— BEGIN Stored data —

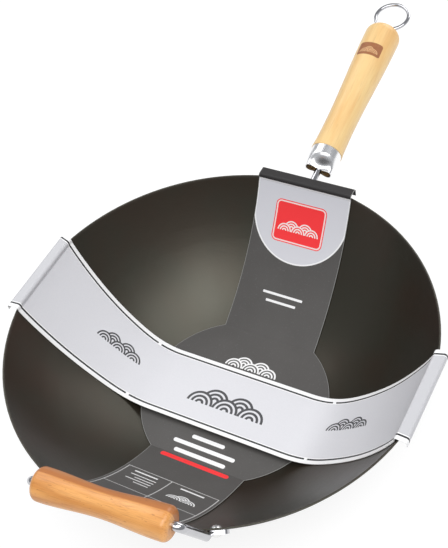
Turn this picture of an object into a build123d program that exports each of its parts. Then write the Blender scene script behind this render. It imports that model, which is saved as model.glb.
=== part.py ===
from build123d import *
import math
import os

# Carbon steel wok with a long bamboo handle, a short helper handle and a card
# sleeve. Millimetres. The origin is the centre of the underside, +Z is up and
# the long handle points along +X.

# Bowl
rim_d = 360.0
rim_h = 102.0
base_d = 170.0
wall_turn = 34.06
sheet = 1.6
knuckle_r = 5.0

# Rivets
rivet_d = 4.4
rivet_head_d = 8.6
rivet_head_h = 2.2
rivet_fit = 0.02
rivet_seat = 0.08

# Long handle: the ferrule's crimped end is the handle's root
root_reach = 26.8
root_drop = 10.4
handle_slope = 10.2
stem_d = 6.2
stem_bend_r = 13.0
tang_in_wood = 88.0
foot_w = 15.0
foot_l = 36.0
foot_t = 3.0
stem_to_foot = 15.0
stem_straight = 2.0
foot_rivet_pitch = 17.0
foot_blend_in = 3.0

# Ferrule
ferrule_d = 29.6
ferrule_l = 21.2
ferrule_tube_l = 9.0
ferrule_t = 0.8
crimp_w = 26.4
crimp_turn = 20.0
pinch_share = 0.66
ferrule_fit = 0.05
section_points = 24
crimp_steps = 4

# Long handle wood, measured along its axis from the ferrule
wood_root_d = 30.6
wood_waist_d = 29.3
wood_waist_share = 0.32
wood_end_d = 35.2
wood_swell_inset = 17.0
wood_l = 157.0
wood_end_r = 9.5
tang_fit = 0.05

# Hang ring and its eye
ring_d = 36.6
ring_wire_d = 3.8
eye_d = 9.9
eye_wire_d = 2.5
eye_out = 3.0
eye_shank_l = 16.0
eye_dimple_d = 13.0
eye_dimple_depth = 3.4

# Helper handle, in a frame of its own that is turned about the bowl's axis
helper_turn = 4.2
grip_out = 9.0
grip_over_rim = 40.0
grip_l = 108.0
grip_waist_d = 21.1
grip_end_d = 25.6
grip_swell_inset = 9.0
grip_end_r = 5.0
helper_rod_d = 7.0
helper_bend_r = 5.0
helper_bend_gap = 0.4
helper_foot_y = 65.5
helper_foot_drop = 11.0
helper_foot_w = 19.0
helper_foot_l = 11.0
helper_foot_t = 3.0
helper_press_w = 9.0
helper_press_in = 1.3
helper_leg_in = 5.0
helper_rod_rise = 10.0
grip_fit = 0.05

# Card sleeve
sleeve_turn = -0.85
card_t = 0.5
card_gap = 0.3
climb_steps = 4
fold_r = 2.0
fold_rise = 2.6
fold_out = 2.0
liner_w = 91.6
liner_disc_in = 0.5
liner_flap = 8.0
liner_short_of_rim = 3.0

# Band across the liner: its edge on the helper's side is the near one
band_near_mid = 41.4
band_near_rim = 45.3
band_far_mid = 26.3
band_far_rim = 43.5
band_lift = 5.5
band_flat_in = 20.0
band_bend_out = 25.0
band_flap = 5.0

# Whole and half turns, in degrees
half_turn = 180.0
quarter_turn = 90.0

# How far in the middle of a quarter round lies, as a share of its radius
round_mid_share = 1 - math.sqrt(0.5)

# Any cut that must pass right through reaches this far past the part
overrun = 60.0

rim_r = rim_d / 2
base_r = base_d / 2
wall_chord = math.hypot(rim_r - base_r, rim_h)
wall_arc_r = wall_chord / (2 * math.sin(math.radians(wall_turn / 2)))


def wall_centre():
    """Centre of the wall's arc, as (r, z), for the outer face."""
    rise = math.sqrt(wall_arc_r**2 - (wall_chord / 2) ** 2)
    along_r = (rim_r - base_r) / wall_chord
    along_z = rim_h / wall_chord
    return (rim_r + base_r) / 2 - rise * along_z, rim_h / 2 + rise * along_r


arc_r0, arc_z0 = wall_centre()
helper_foot_h = rim_h - helper_foot_drop


def wall_r(z, out=0.0):
    """Radius of the wall at a height, on a face that lies out from the outer one."""
    return arc_r0 + math.sqrt((wall_arc_r + out) ** 2 - (arc_z0 - z) ** 2)


def wall_point(angle, out=0.0):
    """Point of the wall's arc as (r, z); the angle is that of the outward normal."""
    reach = wall_arc_r + out
    return arc_r0 + reach * math.cos(angle), arc_z0 + reach * math.sin(angle)


def wall_angle(z):
    return -math.asin((arc_z0 - z) / wall_arc_r)


def skin(low, high, inner, outer):
    """Solid that follows the wall between two heights and two offsets."""
    a, b = wall_angle(low), wall_angle(high)
    mid = (a + b) / 2
    with BuildSketch(Plane.XZ) as profile:
        with BuildLine():
            ThreePointArc(wall_point(a, outer), wall_point(mid, outer), wall_point(b, outer))
            Line(wall_point(b, outer), wall_point(b, inner))
            ThreePointArc(wall_point(b, inner), wall_point(mid, inner), wall_point(a, inner))
            Line(wall_point(a, inner), wall_point(a, outer))
        make_face()
    return revolve(profile.sketch, Axis.Z)


def wall_plane(z, turn=0.0):
    """Plane on the outer face of the wall: x along the rim, y up the wall, z outwards."""
    angle = wall_angle(z)
    r, height = wall_point(angle)
    c, s = math.cos(math.radians(turn)), math.sin(math.radians(turn))
    out = (math.cos(angle) * c, math.cos(angle) * s, math.sin(angle))
    return Plane(origin=(r * c, r * s, height), x_dir=(-s, c, 0), z_dir=out)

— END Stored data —

Prompt:
Copy out each line exactly as written.

Task solution:
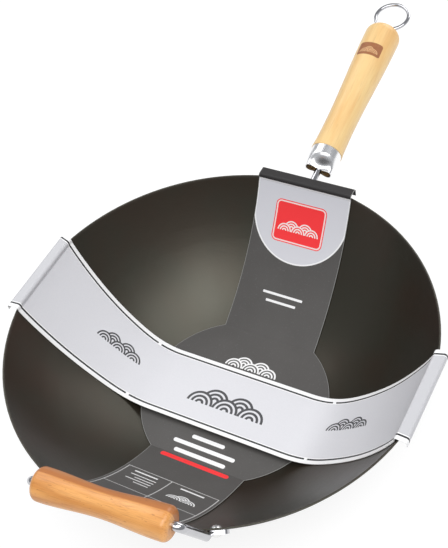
Turn this picture of an object into a build123d program that exports each of its parts. Then write the Blender scene script behind this render. It imports that model, which is saved as model.glb.
=== part.py ===
from build123d import *
import math
import os

# Carbon steel wok with a long bamboo handle, a short helper handle and a card
# sleeve. Millimetres. The origin is the centre of the underside, +Z is up and
# the long handle points along +X.

# Bowl
rim_d = 360.0
rim_h = 102.0
base_d = 170.0
wall_turn = 34.06
sheet = 1.6
knuckle_r = 5.0

# Rivets
rivet_d = 4.4
rivet_head_d = 8.6
rivet_head_h = 2.2
rivet_fit = 0.02
rivet_seat = 0.08

# Long handle: the ferrule's crimped end is the handle's root
root_reach = 26.8
root_drop = 10.4
handle_slope = 10.2
stem_d = 6.2
stem_bend_r = 13.0
tang_in_wood = 88.0
foot_w = 15.0
foot_l = 36.0
foot_t = 3.0
stem_to_foot = 15.0
stem_straight = 2.0
foot_rivet_pitch = 17.0
foot_blend_in = 3.0

# Ferrule
ferrule_d = 29.6
ferrule_l = 21.2
ferrule_tube_l = 9.0
ferrule_t = 0.8
crimp_w = 26.4
crimp_turn = 20.0
pinch_share = 0.66
ferrule_fit = 0.05
section_points = 24
crimp_steps = 4

# Long handle wood, measured along its axis from the ferrule
wood_root_d = 30.6
wood_waist_d = 29.3
wood_waist_share = 0.32
wood_end_d = 35.2
wood_swell_inset = 17.0
wood_l = 157.0
wood_end_r = 9.5
tang_fit = 0.05

# Hang ring and its eye
ring_d = 36.6
ring_wire_d = 3.8
eye_d = 9.9
eye_wire_d = 2.5
eye_out = 3.0
eye_shank_l = 16.0
eye_dimple_d = 13.0
eye_dimple_depth = 3.4

# Helper handle, in a frame of its own that is turned about the bowl's axis
helper_turn = 4.2
grip_out = 9.0
grip_over_rim = 40.0
grip_l = 108.0
grip_waist_d = 21.1
grip_end_d = 25.6
grip_swell_inset = 9.0
grip_end_r = 5.0
helper_rod_d = 7.0
helper_bend_r = 5.0
helper_bend_gap = 0.4
helper_foot_y = 65.5
helper_foot_drop = 11.0
helper_foot_w = 19.0
helper_foot_l = 11.0
helper_foot_t = 3.0
helper_press_w = 9.0
helper_press_in = 1.3
helper_leg_in = 5.0
helper_rod_rise = 10.0
grip_fit = 0.05

# Card sleeve
sleeve_turn = -0.85
card_t = 0.5
card_gap = 0.3
climb_steps = 4
fold_r = 2.0
fold_rise = 2.6
fold_out = 2.0
liner_w = 91.6
liner_disc_in = 0.5
liner_flap = 8.0
liner_short_of_rim = 3.0

# Band across the liner: its edge on the helper's side is the near one
band_near_mid = 41.4
band_near_rim = 45.3
band_far_mid = 26.3
band_far_rim = 43.5
band_lift = 5.5
band_flat_in = 20.0
band_bend_out = 25.0
band_flap = 5.0

# Whole and half turns, in degrees
half_turn = 180.0
quarter_turn = 90.0

# How far in the middle of a quarter round lies, as a share of its radius
round_mid_share = 1 - math.sqrt(0.5)

# Any cut that must pass right through reaches this far past the part
overrun = 60.0

rim_r = rim_d / 2
base_r = base_d / 2
wall_chord = math.hypot(rim_r - base_r, rim_h)
wall_arc_r = wall_chord / (2 * math.sin(math.radians(wall_turn / 2)))


def wall_centre():
    """Centre of the wall's arc, as (r, z), for the outer face."""
    rise = math.sqrt(wall_arc_r**2 - (wall_chord / 2) ** 2)
    along_r = (rim_r - base_r) / wall_chord
    along_z = rim_h / wall_chord
    return (rim_r + base_r) / 2 - rise * along_z, rim_h / 2 + rise * along_r


arc_r0, arc_z0 = wall_centre()
helper_foot_h = rim_h - helper_foot_drop


def wall_r(z, out=0.0):
    """Radius of the wall at a height, on a face that lies out from the outer one."""
    return arc_r0 + math.sqrt((wall_arc_r + out) ** 2 - (arc_z0 - z) ** 2)


def wall_point(angle, out=0.0):
    """Point of the wall's arc as (r, z); the angle is that of the outward normal."""
    reach = wall_arc_r + out
    return arc_r0 + reach * math.cos(angle), arc_z0 + reach * math.sin(angle)


def wall_angle(z):
    return -math.asin((arc_z0 - z) / wall_arc_r)


def skin(low, high, inner, outer):
    """Solid that follows the wall between two heights and two offsets."""
    a, b = wall_angle(low), wall_angle(high)
    mid = (a + b) / 2
    with BuildSketch(Plane.XZ) as profile:
        with BuildLine():
            ThreePointArc(wall_point(a, outer), wall_point(mid, outer), wall_point(b, outer))
            Line(wall_point(b, outer), wall_point(b, inner))
            ThreePointArc(wall_point(b, inner), wall_point(mid, inner), wall_point(a, inner))
            Line(wall_point(a, inner), wall_point(a, outer))
        make_face()
    return revolve(profile.sketch, Axis.Z)


def wall_plane(z, turn=0.0):
    """Plane on the outer face of the wall: x along the rim, y up the wall, z outwards."""
    angle = wall_angle(z)
    r, height = wall_point(angle)
    c, s = math.cos(math.radians(turn)), math.sin(math.radians(turn))
    out = (math.cos(angle) * c, math.cos(angle) * s, math.sin(angle))
    return Plane(origin=(r * c, r * s, height), x_dir=(-s, c, 0), z_dir=out)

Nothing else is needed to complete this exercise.